As it turns out, he wasn’t. But following a series of disputes with members of the Trump administration, Shaub resigned from his position in protest in July 2017.

“I felt like I had no choice,” he said, “and it broke my heart because I had been in government almost all my entire career.”

Walter Shaub government ethics question
Cynthia Morton ('89) asks a question during the event.

Shaub now works for the nonprofit Citizens for Responsibility and Ethics in Washington, which aims to reduce the influence of money in politics and hold government officials accountable through aggressive legal action and public information campaigns.  

“We have entrusted public officials with great power to use for our benefit, not theirs,” he said.

Asked about how to achieve ethics reform, Shaub said more education and training is needed, along with new laws to close loopholes. “But laws aren’t enough,” he said. “Norms are just as important and some of them you just can’t legislate.”

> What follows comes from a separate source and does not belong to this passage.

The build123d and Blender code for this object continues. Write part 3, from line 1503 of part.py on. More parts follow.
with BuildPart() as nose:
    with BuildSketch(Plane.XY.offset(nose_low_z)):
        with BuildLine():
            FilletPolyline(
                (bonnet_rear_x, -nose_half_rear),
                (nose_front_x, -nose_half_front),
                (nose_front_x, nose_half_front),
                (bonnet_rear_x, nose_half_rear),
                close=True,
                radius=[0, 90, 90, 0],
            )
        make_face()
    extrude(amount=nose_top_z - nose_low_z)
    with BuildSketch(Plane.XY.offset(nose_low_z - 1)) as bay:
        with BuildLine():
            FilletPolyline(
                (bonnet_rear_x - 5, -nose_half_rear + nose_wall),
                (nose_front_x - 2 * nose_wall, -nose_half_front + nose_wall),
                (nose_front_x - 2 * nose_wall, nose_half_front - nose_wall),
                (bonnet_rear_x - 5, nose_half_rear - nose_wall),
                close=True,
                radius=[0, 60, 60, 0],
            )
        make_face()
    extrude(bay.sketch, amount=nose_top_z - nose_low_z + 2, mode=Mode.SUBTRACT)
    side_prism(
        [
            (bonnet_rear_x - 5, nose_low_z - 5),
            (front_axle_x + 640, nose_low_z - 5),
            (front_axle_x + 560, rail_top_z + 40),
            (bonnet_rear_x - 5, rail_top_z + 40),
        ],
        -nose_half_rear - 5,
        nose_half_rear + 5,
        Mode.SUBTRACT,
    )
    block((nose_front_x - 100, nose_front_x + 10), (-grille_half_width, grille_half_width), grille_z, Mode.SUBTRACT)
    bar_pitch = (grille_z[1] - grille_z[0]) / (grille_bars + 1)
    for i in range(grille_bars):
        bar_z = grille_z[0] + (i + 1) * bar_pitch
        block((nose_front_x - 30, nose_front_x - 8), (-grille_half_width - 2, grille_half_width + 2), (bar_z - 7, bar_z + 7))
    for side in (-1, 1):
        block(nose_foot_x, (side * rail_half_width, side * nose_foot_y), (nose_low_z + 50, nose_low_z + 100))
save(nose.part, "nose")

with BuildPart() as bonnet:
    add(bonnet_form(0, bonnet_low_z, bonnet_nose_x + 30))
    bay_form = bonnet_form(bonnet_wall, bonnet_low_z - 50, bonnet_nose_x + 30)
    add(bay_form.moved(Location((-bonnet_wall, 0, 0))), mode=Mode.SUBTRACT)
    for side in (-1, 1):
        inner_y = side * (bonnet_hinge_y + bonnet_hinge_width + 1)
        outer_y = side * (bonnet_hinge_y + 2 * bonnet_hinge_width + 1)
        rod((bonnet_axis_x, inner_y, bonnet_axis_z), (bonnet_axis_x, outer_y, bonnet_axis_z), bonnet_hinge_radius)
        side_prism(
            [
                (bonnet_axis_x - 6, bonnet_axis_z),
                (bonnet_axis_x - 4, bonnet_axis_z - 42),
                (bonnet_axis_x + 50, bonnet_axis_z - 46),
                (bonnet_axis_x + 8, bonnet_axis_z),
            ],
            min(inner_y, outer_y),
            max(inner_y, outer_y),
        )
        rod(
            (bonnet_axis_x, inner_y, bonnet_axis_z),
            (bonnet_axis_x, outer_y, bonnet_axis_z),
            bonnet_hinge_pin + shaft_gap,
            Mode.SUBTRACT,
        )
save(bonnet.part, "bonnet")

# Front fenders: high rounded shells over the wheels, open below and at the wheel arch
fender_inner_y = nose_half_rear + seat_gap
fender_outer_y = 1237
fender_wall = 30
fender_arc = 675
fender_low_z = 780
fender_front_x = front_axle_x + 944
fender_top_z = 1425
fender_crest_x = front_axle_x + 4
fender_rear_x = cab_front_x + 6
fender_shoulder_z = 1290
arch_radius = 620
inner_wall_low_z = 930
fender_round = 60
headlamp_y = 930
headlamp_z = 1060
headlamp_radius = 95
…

In order to deter bad behavior, he said, hit the perpetrators where it hurts—in their wallets. Stiff civil and administrative penalties are more likely to be effective than criminal prosecutions, which at times, he said, the Department of Justice has been unwilling to litigate.

Shaub believes in public service. During his talk, he held up the Samuel J. Heyman Service to America Medals program—known in government circles as the “Sammies”—as an example of the positive impact federal employees can have.

“You get to go to work each day feeling like you’re working for the good guys and helping your country,” he said.